Mayor Rahm Emanuel has named veteran higher education executive Paula Wolff board chairman of Chicago City Colleges. (Sun-Times)
IN THE STATE
The University of Illinois Urbana-Champaign faculty senate passed a resolution Monday stating that university President Michael Hogan "tolerated and participated in" a "culture of leaked documents, suspicion and intimidation" to undermine and manipulate faculty input. (Tribune)
IN THE NATION
The flow of venture capital into the K-12 education market has exploded over the past year, reaching its highest transaction values in a decade in 2011, industry observers say.
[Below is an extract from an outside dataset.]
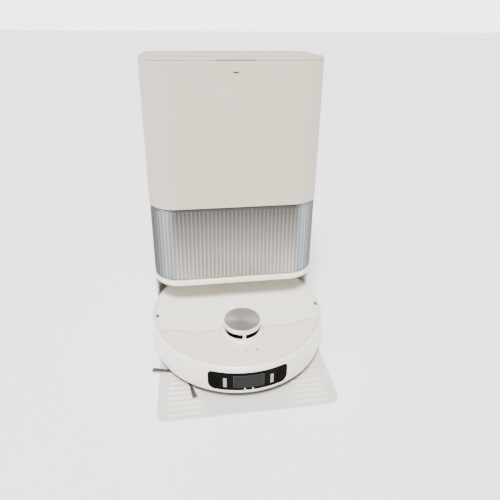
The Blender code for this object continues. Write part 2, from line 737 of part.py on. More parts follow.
def build_buttons(robot):
    """Three keys in one rounded slot: the outer two have round outer ends."""
    half_depth, end, square, low, height = 0.0050, 0.0049, 0.0005, 0.0670, 0.0046
    outer, inner, middle_half = 0.0300, 0.0104, 0.0100
    keys = (
        ("button_home", -outer, -inner, (square, square, end, end)),
        ("button_power", -middle_half, middle_half, (square,) * 4),
        ("button_spot", inner, outer, (end, end, square, square)),
    )
    for name, x0, x1, radii in keys:
        half = (x1 - x0) / 2
        outline = rounded(-half, half, -half_depth, half_depth, radii, 5)
        place = ((x0 + x1) / 2, BUTTON_Y, low)
        add_object(name, slab([outline], 0, height), WHITE, place, robot)


def build_turret(robot):
    """The laser distance sensor: fixed base, spinning head and a sprung cap that senses touch."""
    at = (0, TURRET_Y, 0)
    foot, seat, ring_top = 0.0605, 0.0750, 0.0785
    base = [
        (0.0349, ring_top),
        (0.0363, ring_top),
        (0.0370, 0.0755),
        (0.0405, 0.0738),
        (0.0405, foot),
        (0.0322, foot),
        (0.0322, seat),
        (0.0349, seat),
    ]
    add_object("turret_base", turned(base, 36, closed=True), WHITE, at, robot)

    head_radius, head_top, head_low = 0.0312, 0.0868, 0.0650
    head_profile = [
        (0, head_top),
        (head_radius - 0.0012, head_top),
        (head_radius, head_top - 0.0010),
        (head_radius, head_low),
        (0, head_low),
    ]
    head = add_object("lds_head", turned(head_profile, 24), DARK, at, robot)
    cut(head, box((-0.016, -0.04, 0.0780), (0.016, -0.026, 0.0850)), where=at)

    cap_radius, disc_radius, skirt_in, skirt_low = 0.0353, 0.0333, 0.0324, 0.0872
    disc_low, ceiling = ROBOT_HEIGHT - 0.0011, ROBOT_HEIGHT - 0.0040
    cap_profile = [
        (0, disc_low),
        (disc_radius, disc_low),
        (disc_radius, ROBOT_HEIGHT),
        (cap_radius - 0.0008, ROBOT_HEIGHT),
        (cap_radius, ROBOT_HEIGHT - 0.0009),
        (cap_radius, skirt_low),
        (skirt_in, skirt_low),
        (skirt_in, ceiling),
        (0, ceiling),
    ]
    cap = add_object("turret_cap", turned(cap_profile, 36), WHITE, at, robot)
    post_half, post_in, post_out = 0.0027, 0.0326, 0.0345
    for turn in range(3):
        post = box((-post_half, -post_out, 0.0762), (post_half, -post_in, 0.0880))
        post.transform(Matrix.Rotation(radians(120 * turn), 4, "Z"))
        fuse(cap, post, where=at)
    disc = rod(
        disc_radius - 0.0005, disc_low + 0.0003, ROBOT_HEIGHT - 0.0001, (0, 0), "Z", 36
    )
    add_object("turret_disc", disc, BRUSHED, at, robot)


# ---------------------------------------------------------------- robot works
def build_dust_box(robot):
    """The dust bin, open at the top, with its pleated filter lying in it."""
    wall, low, high, mat_low = 0.0020, 0.0210, 0.0655, 0.0560
    outer = (-BIN_HALF, BIN_FRONT_Y, low), (BIN_HALF, BIN_BACK_Y, high)
    dust_bin = add_object("dust_box", box(*outer), GREY, parent=robot)
    inner = BIN_HALF - wall, BIN_FRONT_Y + wall, BIN_BACK_Y - wall
    half, y0, y1 = inner
    cut(dust_bin, box((-half, y0, low + wall), (half, y1, 0.07)))
    mat_low_corner = (-half + GAP, y0 + GAP, mat_low)
    mat = box(mat_low_corner, (half - GAP, y1 - GAP, high - 0.0005))
    add_object("dust_filter", mat, FILTER, parent=robot)


def build_electrics(robot):
    """Battery, circuit board and the suction fan's housing."""
    pack = box((-0.058, 0.108, 0.0225), (0.058, 0.143, 0.0600))
    add_object("battery", pack, DARK, parent=robot)
    circuit = box((-0.060, -0.146, 0.0570), (0.060, -0.120, 0.0586))
    add_object("robot_board", circuit, BOARD, parent=robot)
    centre, radius, neck, base, low, high = (0.104, 0.062), 0.021, 0.018, 0.017, 0.024, 0.060
    fan = [
        (0, high),
        (neck, high),
        (radius, high - 0.004),
        (radius, low + 0.006),
        (base, low),
        (0, low),
    ]
    add_object("robot_fan", turned(fan, SMALL, centre=centre), GREY, parent=robot)


def build_main_brush(robot):
    """A rubber roller with six low fins, on a steel-ended axle, and its guard frame."""
    radius, fin, half, fins = 0.0150, BRUSH_RADIUS, 0.082, 6
    outline = []
    for i in range(fins):
        start = 360 / fins * i
        outline += arc((0, 0), radius, start, start + 44, 3)
        outline += arc((0, 0), fin, start + 49, start + 55, 1)
    roller = slab([outline], -half, half)
    roller.transform(Matrix.Rotation(radians(90), 4, "Y"))
    at = (0, BRUSH_Y, BRUSH_Z)
    brush = add_object("main_brush", roller, RUBBER, at, robot)
    axle_radius, axle_half = 0.0030, 0.0865
    fuse(brush, rod(axle_radius, -axle_half, axle_half, (0, 0), "X", 12), where=at)

    half_x, half_y, border = 0.092, 0.026, 0.007
    frame = rounded(-half_x, half_x, BRUSH_Y - half_y, BRUSH_Y + half_y, (0.006,) * 4, 3)
    hole_x, hole_y = half_x - border, half_y - border - 0.001
    opening = rounded(-hole_x, hole_x, BRUSH_Y - hole_y, BRUSH_Y + hole_y, (0.004,) * 4, 3)
    add_object("brush_cover", slab([frame, opening], 0.0064, 0.0092), GREY, parent=robot)


def build_side_brush(robot):
    """Three flexible arms on a hub that hangs below the bumper's corner."""
    shaft, shaft_top, hub_top, hub_low = 0.0040, 0.0150, 0.0088, 0.0022
    hub = [
        (0, shaft_top),
        (shaft, shaft_top),
        (shaft, hub_top),
        (0.0125, hub_top),
        (0.0140, 0.0070),
        (0.0110, hub_low),
        (0, hub_low),
    ]
    at = (*SIDE_BRUSH, 0)
    brush = add_object("side_brush", turned(hub, SMALL), DARK, at, robot)
    root, reach, half, low, high, first_angle = 0.006, 0.0635, 0.0030, 0.0026, 0.0050, 166.5
    for i in range(3):
        arm = box((root, -half, low), (reach, half, high))
        arm.transform(Matrix.Rotation(radians(first_angle + 120 * i), 4, "Z"))
        fuse(brush, arm, where=at)


def build_wheel(robot, side, word, centre_z):
    bore, half, shoulder = 0.0048, 0.0105, 0.0255
    tyre = [
        (bore, half),
        (shoulder, half + 0.0005),
        (WHEEL_RADIUS, half - 0.0020),
        (WHEEL_RADIUS, -half + 0.0020),
        (shoulder, -half - 0.0005),
        (bore, -half),
    ]
    wheel = turned(tyre, 28, closed=True)
    wheel.transform(Matrix.Rotation(radians(90), 4, "Y"))
    add_object(f"wheel_{word}", wheel, RUBBER, (side * WHEEL_X, WHEEL_Y, centre_z), robot)


def build_drive(robot, side, word):
    """A driving wheel on its swinging suspension arm; side is -1 or 1."""
    centre_z = WHEEL_RADIUS + 0.0003
    build_wheel(robot, side, word, centre_z)
    pivot_y, pivot_z, x_in, thickness = -0.054, 0.040, 0.0950, 0.0080
    pivot = (side * x_in, pivot_y, pivot_z)
    reach_y, reach_z = WHEEL_Y - pivot_y, centre_z - pivot_z
    x0, x1 = sorted((0.0, side * thickness))
    boss, hub, half_beam, pin = 0.0070, 0.0090, 0.0055, 0.0042
    arm = add_object(f"wheel_arm_{word}", rod(boss, x0, x1, (0, 0), "X"), GREY, pivot, robot)
    length = sqrt(reach_y**2 + reach_z**2)
    beam = box((x0 + 0.0004, 0.0, -half_beam), (x1 - 0.0004, length, half_beam))
    beam.transform(Matrix.Rotation(atan2(reach_z, reach_y), 4, "X"))
    fuse(arm, beam, where=pivot)
    fuse(arm, rod(hub, x0, x1, (reach_y, reach_z), "X"), where=pivot)
    pin_end = side * (WHEEL_X + 0.0105 - x_in)
    p0, p1 = sorted((side * 0.002, pin_end))
    fuse(arm, rod(pin, p0, p1, (reach_y, reach_z), "X", 16), where=pivot)


def build_caster(robot):
    """The front swivel wheel: a disc with a stem above and two cheeks for the axle."""
    trail, radius, disc_radius, disc_low, disc_top = 0.0080, 0.0140, 0.0170, 0.0300, 0.0370
    at = (0, CASTER_Y, 0)
    disc = rod(disc_radius, disc_low, disc_top, (0, 0), "Z", 28)
    fork = add_object("caster_fork", disc, GREY, at, robot)
    fuse(fork, rod(0.0050, disc_top - 0.001, 0.0500, (0, 0), "Z", 16), where=at)
    axle_z, half_cheek = radius + 0.0003, 0.0045
    for side in (-1, 1):
        x0, x1 = sorted((side * 0.0078, side * 0.0105))
        low = (x0, trail - half_cheek, axle_z - half_cheek)
        fuse(fork, box(low, (x1, trail + half_cheek, disc_low + 0.001)), where=at)
    fuse(fork, rod(0.0022, -0.0090, 0.0090, (trail, axle_z), "X", 12), where=at)
    bore, half, shoulder = 0.0027, 0.0070, 0.0125
    wheel = [
        (bore, half),
        (shoulder, half),
        (radius, half - 0.0015),
        (radius, -half + 0.0015),
        (shoulder, -half),
        (bore, -half),
    ]
    mesh = turned(wheel, 20, closed=True)
    mesh.transform(Matrix.Rotation(radians(90), 4, "Y"))
    add_object("caster_wheel", mesh, RUBBER, (0, CASTER_Y + trail, axle_z), robot)


def build_mop_drive(robot):
    """The gearbox that turns both mop discs and lifts them together."""
    half_x, y0, y1, low, high = 0.082, 0.078, 0.1020, 0.0300, 0.0420
    gearbox = box((-half_x, y0, low), (half_x, y1, high))
    drive = add_object("mop_drive", gearbox, GREY, parent=robot)
    for side in (-1, 1):
        fuse(drive, rod(0.0150, low - 0.001, 0.0520, (side * MOP_X, MOP_Y), "Z", 20))


def build_mop(robot, side, word):
    """A mop disc with its stub shaft, and the pad stuck under it; side is -1 or 1."""
    at = (side * MOP_X, MOP_Y, 0)
    shaft, shaft_top, disc_low = 0.0060, 0.0286, 0.0068
    plate = [
        (0, shaft_top),
        (shaft, shaft_top),
        (shaft, 0.0120),
        (0.0200, 0.0100),
        (0.0590, 0.0096),
        (0.0600, disc_low),
        (0, disc_low),
    ]
    add_object(f"mop_plate_{word}", turned(plate, 28), GREY, at, robot)
    pad_top, pad_low = 0.0065, 0.0003
    pad = [
        (0, pad_top),
        (MOP_RADIUS - 0.0020, pad_top),
        (MOP_RADIUS, pad_top - 0.0020),
        (MOP_RADIUS, pad_low + 0.0012),
        (MOP_RADIUS - 0.0015, pad_low),
        (0, pad_low),
    ]
    add_object(f"mop_pad_{word}", turned(pad, 28), PAD, at, robot)


# ---------------------------------------------------------------- assembly
def build_station():
    build_base()
    build_washboard()
    build_tower_shell()
    build_garage_roof()
    build_dock_panel()
    build_lid()
    build_tank_shelf()
    build_tank(-1, "clean_tank")
    build_tank(1, "dirty_tank")
    build_dust_door()
    build_dust_bag()
    build_duct()
    build_suction_motor()
    build_station_electrics()


def build_robot():
    robot = empty("robot_frame", (0, ROBOT_Y, ROBOT_Z))
    build_outer_skin(robot)
    build_window(robot)
    build_chassis(robot)
    build_top(robot)
    build_buttons(robot)
    build_turret(robot)
    build_dust_box(robot)
    build_electrics(robot)
    build_main_brush(robot)
    build_side_brush(robot)
    build_caster(robot)
    build_mop_drive(robot)
    for side, word in ((-1, "left"), (1, "right")):
        build_drive(robot, side, word)
        build_mop(robot, side, word)


build_station()
build_robot()
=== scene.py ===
"""Looks of a robot vacuum docked in its base station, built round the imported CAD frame.

Station pieces are made where they stand. Robot pieces are made round the robot's own
centre, with height measured from its underside, and then placed at ROBOT.
"""

import random
from math import asin, ceil, cos, degrees, pi, radians, sin, sqrt, tan

import bmesh
import bpy
from mathutils import Matrix, Vector, noise


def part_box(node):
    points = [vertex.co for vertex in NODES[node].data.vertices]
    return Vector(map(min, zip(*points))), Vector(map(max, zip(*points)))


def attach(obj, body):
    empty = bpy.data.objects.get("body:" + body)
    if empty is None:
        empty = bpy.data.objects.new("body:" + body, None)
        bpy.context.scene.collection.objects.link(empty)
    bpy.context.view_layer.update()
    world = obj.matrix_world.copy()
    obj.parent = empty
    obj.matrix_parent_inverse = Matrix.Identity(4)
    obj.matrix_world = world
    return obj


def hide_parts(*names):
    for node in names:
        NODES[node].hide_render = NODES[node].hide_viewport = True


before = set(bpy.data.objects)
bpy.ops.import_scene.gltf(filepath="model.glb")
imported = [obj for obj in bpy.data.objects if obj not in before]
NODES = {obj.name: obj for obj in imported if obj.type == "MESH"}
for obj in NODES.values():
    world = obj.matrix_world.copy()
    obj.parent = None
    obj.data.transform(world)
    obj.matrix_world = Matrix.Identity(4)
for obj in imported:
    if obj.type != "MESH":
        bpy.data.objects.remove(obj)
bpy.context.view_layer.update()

# ---------------- sizes from the frame
shell_low, shell_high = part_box("tower_shell")
roof_low, roof_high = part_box("garage_roof")
door_low, door_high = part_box("dust_door")
lid_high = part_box("station_lid")[1]
hinge_low, hinge_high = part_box("lid_hinge_rod")
skin_low, skin_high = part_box("side_shell")
deck_low, deck_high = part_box("top_deck")
turret_low, turret_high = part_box("turret_cap")

SIDES = ((-1, "left"), (1, "right"))
FAR = 0.3
HALF_WIDTH = shell_high.x
FRONT_Y, BACK_Y = shell_low.y, shell_high.y
HINGE_Y = (hinge_low.y + hinge_high.y) / 2
HINGE_Z = (hinge_low.z + hinge_high.z) / 2
HINGE_FRONT_Y = HINGE_Y - 0.006
HINGE_POST_X, HINGE_POST_HALF = 0.090, 0.008
LID_GAP = 0.0003
WALL = 0.003
CORNER_FRONT, CORNER_REAR = 0.055, 0.040
SIDE_WALL_FRONT_Y = door_high.y + 0.002
FRONT_PANEL_BOTTOM = door_high.z + 0.0015
COVER_CORNER, COVER_CORNER_X = 0.053, 0.115
COVER_FLANK = door_high.y - door_low.y - COVER_CORNER
COVER_LENGTH = 2 * (COVER_FLANK + COVER_CORNER * pi / 2 + COVER_CORNER_X)
RIB_HEIGHT = 0.0009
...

They attribute that rise to such factors as a heightened interest in educational technology; the decreasing cost of electronic devices such as tablet computers, laptops, netbooks, and mobile devices; and the movement toward standardization of curriculum through the Common Core State Standards. (Education Week)
Ellen DeGeneres just hosted on her television show a teacher from a Pennsylvania public school district that ran out of money — prompting unionized teachers to vote to work without pay — and handed her a $100,000 check for her school. (The Washington Post)
The Education Department’s Office of Civil Rights is investigating a complaint that Harvard and Princeton universities discriminates against Asian-Americans, according to a report filed Thursday by veteran higher-ed reporter Daniel Golden at Bloomberg. (The Washington Post)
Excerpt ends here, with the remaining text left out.